In this episode, we’ll explore:

  • What Jason learned in his neuro and cognitive science courses that made him begin to question the conventional wisdom about the effectiveness of slow practice. (5:09)
  • Jason clarifies that there is absolutely a time and place for slow practice. And gives an example of one of those times. (18:36)
  • So how exactly does one practice at-tempo, without everything becoming a big sloppy mess? Jason describes the concept of chaining. (19:15)
  • What type of chaining is best? Forward chaining or backwards chaining? (22:44)
  • Turns out there are all sorts of other variations of chaining too, which Jason describes in hilariously specific detail (26:55)
  • How does metronome practice fit into all of this? (30:26)
  • Why practicing with a metronome will NOT turn you into a robot, but also, why it’s important to use metronomes that subtract beats. (33:25)
  • So, normally, we start with the metronome slow, and work it up, right? Jason describes the rationale behind starting with the metronome at-tempo, and then slowing it down. WHAT??? (40:35)
  • How do you know if something is good enough/solid enough to move on? (46:47)

Noa: I can't say that I did a lot of slow practice or metronome practice growing up, but at least I knew that I was supposed to. And so I had some degree of guilt over not doing more of that sort of thing. Then eventually there did come a time where I finally did introduce some slow practice and a little bit of metronome into my routine, but.

Looking back at it.
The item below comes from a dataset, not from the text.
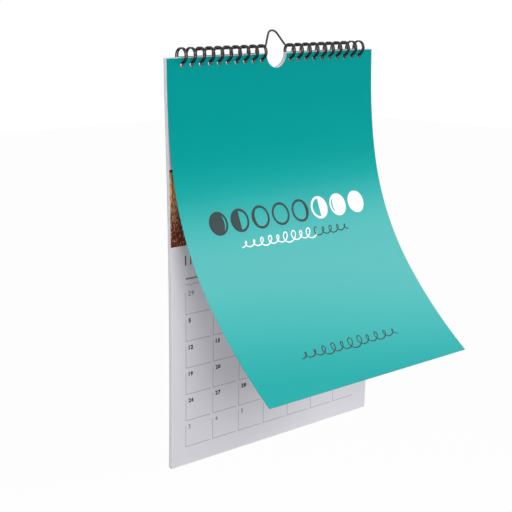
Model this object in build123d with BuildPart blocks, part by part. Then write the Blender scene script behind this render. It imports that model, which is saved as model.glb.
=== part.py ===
from build123d import *
from math import atan2, cos, degrees, hypot, pi, radians, sin, sqrt
import os

os.makedirs("parts", exist_ok=True)

# Wall calendar: sheets on two twin-loop wires, hung from a bent wire hanger.
# Origin: the point inside the hanger's raised middle where a hook or nail carries it.
# X runs along the top edge, the sheets face -Y and Z is up. All sizes are in millimetres.

# Sheets
sheet_width = 210.0
page_height = 297.0
pages_thickness = 2.4        # the month sheets, lying together
board_thickness = 0.8
cover_thickness = 0.35
cover_gap = 0.1              # between the cover's back and the first month sheet

# Bends: all sheets are flat under the binding and then lean forward. From there the month
# sheets and the board bow back to the wall, and the cover bends on forward in three arcs.
# Lengths are measured along the sheet, and turns are in degrees.
flat_length = 8.0
lean_length = 22.0
lean_turn = 1.6
bow_turn = 3.55              # over the rest of the month sheets' height
upper_length = 50.0
upper_turn = 8.0
middle_length = 98.5
middle_turn = 28.7
lower_length = 81.0
lower_turn = 13.5

# Punched edge
loop_pitch = 8.467           # three loops to the inch
middle_gap = 29.3            # between the two loops beside the thumb notch
end_margin = 10.0            # least distance from the outermost loop to the sheet's side
hole_width = 4.0
hole_height = 3.7
edge_strip = 2.5             # paper between a sheet's top edge and its holes
notch_radius = 10.3

# Twin-loop binding wires
wire_diameter = 1.15
ring_radius = 5.1            # to the middle of the wire
strand_spacing = 1.7         # between the two strands of one loop
ring_behind = 0.8            # from the front of the month sheets back to the rings' centre
hang_gap = 0.15              # between a hole's upper edge and the strands in it
seam_start = -17.0           # where the connecting wires run: degrees above the rings' back
seam_end = -34.0             # where the closed tips of the loops end, below them
wire_sides = 6               # the wire's section and rings are drawn with flat sides
ring_chords = 12

# Hanger
hanger_diameter = 1.5
hanger_length = 155.0
hanger_lean = 19.6           # degrees that the raised middle leans back to the wall
leg_spread = 10.45           # from the middle to each leg, at the arms
leg_meeting = 17.45          # height above the arms where the two legs' lines would meet
apex_radius = 5.5
elbow_radius = 2.0
seat_gap = 0.15              # between the arms and the rings they lie in

# The hanger's arms lie below the origin, and the rings hang on them
leg_slope = atan2(leg_spread, leg_meeting)
apex_height = leg_meeting - apex_radius / sin(leg_slope) + apex_radius
hook_height = apex_height - hanger_diameter / 2
lean = radians(hanger_lean)
arm_y = -hook_height * sin(lean)
arm_z = -hook_height * cos(lean)
ring_inside = ring_radius - wire_diameter / 2
ring_y = arm_y
ring_z = arm_z - (ring_inside - hanger_diameter / 2 - seat_gap)

# Depths of the sheets, from the front backwards
pages_front = ring_y - ring_behind
pages_back = pages_front + pages_thickness
board_back = pages_back + board_thickness
cover_back = pages_front - cover_gap
cover_front = cover_back - cover_thickness


def hung_top(depth):
    """Height of a sheet's top edge when its holes rest on the rings at this depth."""
    wire_top = ring_z - sqrt(ring_inside**2 - (depth - ring_y) ** 2)
    return wire_top + hang_gap + edge_strip


cover_top = hung_top(cover_front)
pages_top = hung_top(pages_front)
pages_rise = hung_top(pages_back) - pages_top
board_top = hung_top(board_back)

# The sheets' bends start at one height, so that the sheets lie close together
flat_bottom = pages_top - flat_length
lean_radius = lean_length / radians(lean_turn)
bow_radius = (page_height - flat_length - lean_length) / radians(bow_turn)

# Middles of the loops along the top edge: as many as the sheet has room for
loops_per_side = 1 + int((sheet_width / 2 - middle_gap / 2 - end_margin) / loop_pitch)
right_loops = [middle_gap / 2 + i * loop_pitch for i in range(loops_per_side)]
left_loops = [-x for x in reversed(right_loops)]
hole_drop = edge_strip + hole_height / 2


def facing_front(depth):
    """Plane at this depth that faces the front, with X to the right and Z up."""
    return Plane(origin=(0, depth, 0), x_dir=(1, 0, 0), z_dir=(0, -1, 0))


def punching(depth, top):
    """Holes and thumb notch of a sheet whose top edge is at this height."""
    with BuildSketch(facing_front(depth)) as cut:
        with Locations((0, top)):
            Circle(notch_radius)
        with Locations([(x, top - hole_drop) for x in left_loops + right_loops]):
            Rectangle(hole_width, hole_height)
    return cut.sketch


def block_side(depth, top):
    """A face of the month sheets or the board seen from the side, from its top edge down."""
    flat = Line((depth, top), (depth, flat_bottom))
    lean = JernArc(flat @ 1, flat % 1, lean_radius, -lean_turn)
    bow_length = page_height - (top - flat_bottom) - lean_length
    bow = JernArc(lean @ 1, lean % 1, bow_radius, degrees(bow_length / bow_radius))
    return [flat, lean, bow]


def block_profile(front, front_top, back, back_top):
    """Month sheets or board seen from the side, between these depths and top edges."""
    with BuildSketch(Plane.YZ) as profile:
        with BuildLine():
            front_edges = block_side(front, front_top)
            back_edges = block_side(back, back_top)
            Line(front_edges[0] @ 0, back_edges[0] @ 0)
            Line(front_edges[-1] @ 1, back_edges[-1] @ 1)
        make_face()
    return profile.sketch


# Month sheets: each one hangs a little higher than the sheet in front of it,
# because the rings curve up behind it, so the block's edges slope up to the back
page_slope = pages_rise / pages_thickness
punch_depth = 2 * pages_thickness
punch_start = (punch_depth - pages_thickness) / 2    # how far ahead of the block it starts
with BuildPart() as month_pages:
    side = block_profile(pages_front, pages_top, pages_back, pages_top + pages_rise)
    extrude(side, amount=sheet_width / 2, both=True)
    punches = punching(pages_front - punch_start, pages_top - punch_start * page_slope)
    extrude(
        punches,
        amount=hypot(punch_depth, punch_depth * page_slope),
        dir=(0, 1, page_slope),
        mode=Mode.SUBTRACT,
    )
month_pages.part.label = "month_pages"

# Back board: a card behind the month sheets, bowed like them
with BuildPart() as back_board:
    extrude(block_profile(pages_back, board_top, board_back, board_top),
            amount=sheet_width / 2, both=True)
    punches = punching(pages_back - board_thickness, board_top)
    extrude(punches, amount=-3 * board_thickness, mode=Mode.SUBTRACT)
back_board.part.label = "back_board"


def cover_side(behind):
    """One face of the cover seen from the side, this far behind its front face."""
    y = cover_front + behind
    edges = [Line((y, cover_top), (y, flat_bottom))]
    for length, turn in (
        (lean_length, lean_turn),
        (upper_length, upper_turn),
        (middle_length, middle_turn),
        (lower_length, lower_turn),
    ):
        radius = length / radians(turn) + behind
        edges.append(JernArc(edges[-1] @ 1, edges[-1] % 1, radius, -turn))
    return edges


# Front cover: one bent sheet, punched where it lies flat under the binding
with BuildPart() as front_cover:
    with BuildSketch(Plane.YZ) as cover_profile:
        with BuildLine():
            front_edges = cover_side(0)
            back_edges = cover_side(cover_thickness)
            Line(front_edges[0] @ 0, back_edges[0] @ 0)
            Line(front_edges[-1] @ 1, back_edges[-1] @ 1)
        make_face()
    extrude(amount=sheet_width / 2, both=True)
    punches = punching(cover_front - cover_thickness, cover_top)
    extrude(punches, amount=-3 * cover_thickness, mode=Mode.SUBTRACT)
front_cover.part.label = "front_cover"

# Binding wires: each is one wire bent into doubled loops. A flat-sided section has
# the area of the round wire, and a ring's straight chords lie evenly about its radius
section_radius = wire_diameter / 2 * sqrt(2 * pi / (wire_sides * sin(2 * pi / wire_sides)))
full_turn = 360
ring_sweep = full_turn + seam_end - seam_start
chord_turn = ring_sweep / ring_chords
corner_radius = ring_radius * 2 / (1 + cos(radians(chord_turn / 2)))


def ring_plane(x, turn):
    """Plane across a strand, this many degrees round the ring from its back."""
    y, z = cos(radians(turn)), sin(radians(turn))
    centre = (x, ring_y + corner_radius * y, ring_z + corner_radius * z)
    return Plane(origin=centre, x_dir=(0, y, z), z_dir=(0, -z, y))


def wire_section():
    """Section of the binding wire with its flats facing in and out of the ring."""
    RegularPolygon(section_radius, wire_sides, rotation=180 / wire_sides)


def cross_wire(turn, start, length):
    """Straight piece of wire along X, this many degrees round the rings."""
    across = ring_plane(start, turn)
    with BuildSketch(Plane(origin=across.origin, x_dir=across.x_dir, z_dir=(1, 0, 0))) as end:
        wire_section()
    extrude(end.sketch, amount=length)


with BuildPart() as loop:
    for x in (-strand_spacing / 2, strand_spacing / 2):
        for i in range(ring_chords + 1):
            with BuildSketch(ring_plane(x, seam_start + i * chord_turn)):
                wire_section()
        loft(ruled=True)
    tip_length = strand_spacing + wire_diameter
    cross_wire(seam_start + ring_sweep, -tip_length / 2, tip_length)

# Connecting wire from one loop to the next one on its right
with BuildPart() as link:
    link_length = loop_pitch - strand_spacing + wire_diameter
    cross_wire(seam_start, (loop_pitch - link_length) / 2, link_length)

with BuildPart() as binding_wire_left:
    with Locations([(x, 0, 0) for x in left_loops]):
        add(loop.part)
    with Locations([(x, 0, 0) for x in left_loops[:-1]]):
        add(link.part)
binding_wire_left.part.label = "binding_wire_left"

with BuildPart() as binding_wire_right:
    with Locations((right_loops[0] - left_loops[0], 0, 0)):
        add(binding_wire_left.part)
binding_wire_right.part.label = "binding_wire_right"

# Hanger: one bent wire, its raised middle leaning back from the straight arms
lean_plane = Plane(origin=(0, arm_y, arm_z), x_dir=(1, 0, 0), z_dir=(0, -cos(lean), sin(lean)))
with BuildPart() as hanger:
    with BuildLine(lean_plane) as hanger_line:
        Polyline(
            (-hanger_length / 2, 0),
            (-leg_spread, 0),
            (0, leg_meeting),
            (leg_spread, 0),
            (hanger_length / 2, 0),
        )
        corners = hanger_line.vertices().sort_by(Axis.X)
        fillet(corners[2], apex_radius)
        corners = hanger_line.vertices().sort_by(Axis.X)
        fillet([corners[1], corners[-2]], elbow_radius)
    with BuildSketch(Plane(origin=hanger_line.line @ 0, z_dir=hanger_line.line % 0)):
        Circle(hanger_diameter / 2)
    sweep()
hanger.part.label = "hanger"

export_step(front_cover.part, "parts/front_cover.step")
export_step(month_pages.part, "parts/month_pages.step")
export_step(back_board.part, "parts/back_board.step")
export_step(binding_wire_left.part, "parts/binding_wire_left.step")
export_step(binding_wire_right.part, "parts/binding_wire_right.step")
export_step(hanger.part, "parts/hanger.step")
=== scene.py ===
"""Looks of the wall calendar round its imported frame: sheets, print, wires, light and camera."""

import logging
import math
import random
from dataclasses import dataclass
from enum import Enum
from typing import Callable, Iterable, Sequence

import bmesh
import bpy
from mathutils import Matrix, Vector
from mathutils.geometry import tessellate_polygon


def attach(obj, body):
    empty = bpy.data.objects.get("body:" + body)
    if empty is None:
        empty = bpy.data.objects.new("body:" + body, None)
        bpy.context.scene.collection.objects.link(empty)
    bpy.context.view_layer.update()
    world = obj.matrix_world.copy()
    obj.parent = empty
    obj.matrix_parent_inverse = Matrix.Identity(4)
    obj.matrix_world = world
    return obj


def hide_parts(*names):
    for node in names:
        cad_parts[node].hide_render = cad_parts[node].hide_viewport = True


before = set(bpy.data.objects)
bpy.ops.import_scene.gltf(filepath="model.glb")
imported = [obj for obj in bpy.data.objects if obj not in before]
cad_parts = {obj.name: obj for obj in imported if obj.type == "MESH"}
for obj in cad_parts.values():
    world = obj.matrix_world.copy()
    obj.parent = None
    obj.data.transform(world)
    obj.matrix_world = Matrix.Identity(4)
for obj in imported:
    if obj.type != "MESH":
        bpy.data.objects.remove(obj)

log = logging.getLogger("wall_calendar")

MM = 0.001
SHEET_UV = "Sheet"
SHEET_WIDTH = 210.0
PAGE_HEIGHT = 297.0
# In flat drawings, points this close are joined and cuts this close to a point go through it
MERGE_DISTANCE = 0.001
ROW_SNAP = 0.01

Point = tuple[float, float]
Place = tuple[float, float, float]
Colour = tuple[float, float, float]
Box = tuple[float, float, float, float]
Inputs = dict[int | str, object]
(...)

A, I don't think I was doing slow practice correctly or very well to begin with. And even so it didn't seem to help as much as I expected that it might, or that it should. And so. Relatively recently, maybe in the last handful of years, I started coming across some folks like percussionist Rob Knopper or horn player, Eric Ralske, or mandolin player, Andy Wood, who have described engaging in at tempo practice, even from the very beginning stages of learning a new piece.

So that was kind of intriguing to me. That's not something that I'd ever heard. I mean, certainly like I did a lot of at tempo practice in a very disorganized, undisciplined sort of way, but these people were talking about it in a very systematic, organized, strategic kind of way. And the logic of it makes sense.

And then I came across your video where you really go into some of the motor learning aspects of it. And so that then made me even more intrigued. Cause now I want to know more about like, what's the rationale behind it? Like how does it work and all those kinds of things. So. I'm not sure where the best place to start is, but maybe you could just kind of tell those who aren't sure what I'm talking about, how you came to this notion of at-tempo practice and what some of the rationale behind it is.

Jason: Sure. Yeah. Yeah. I would love to . It's definitely out of all the things that, of all the bags of snake oil that I have in my snake oil bag, and I try to sell out there in the world, it's the one that has garnered kind of the most intrigue, because some people love it. Some people hate it. Some people just don't, you know, want to know more.

So in my studies of kinesiology, I came across a fair amount of research regarding speed-accuracy trade off. And that's something that's usually a good starting point, especially with musicians, because we all understand the concept that if, if you were to go faster, you're probably going to be less accurate.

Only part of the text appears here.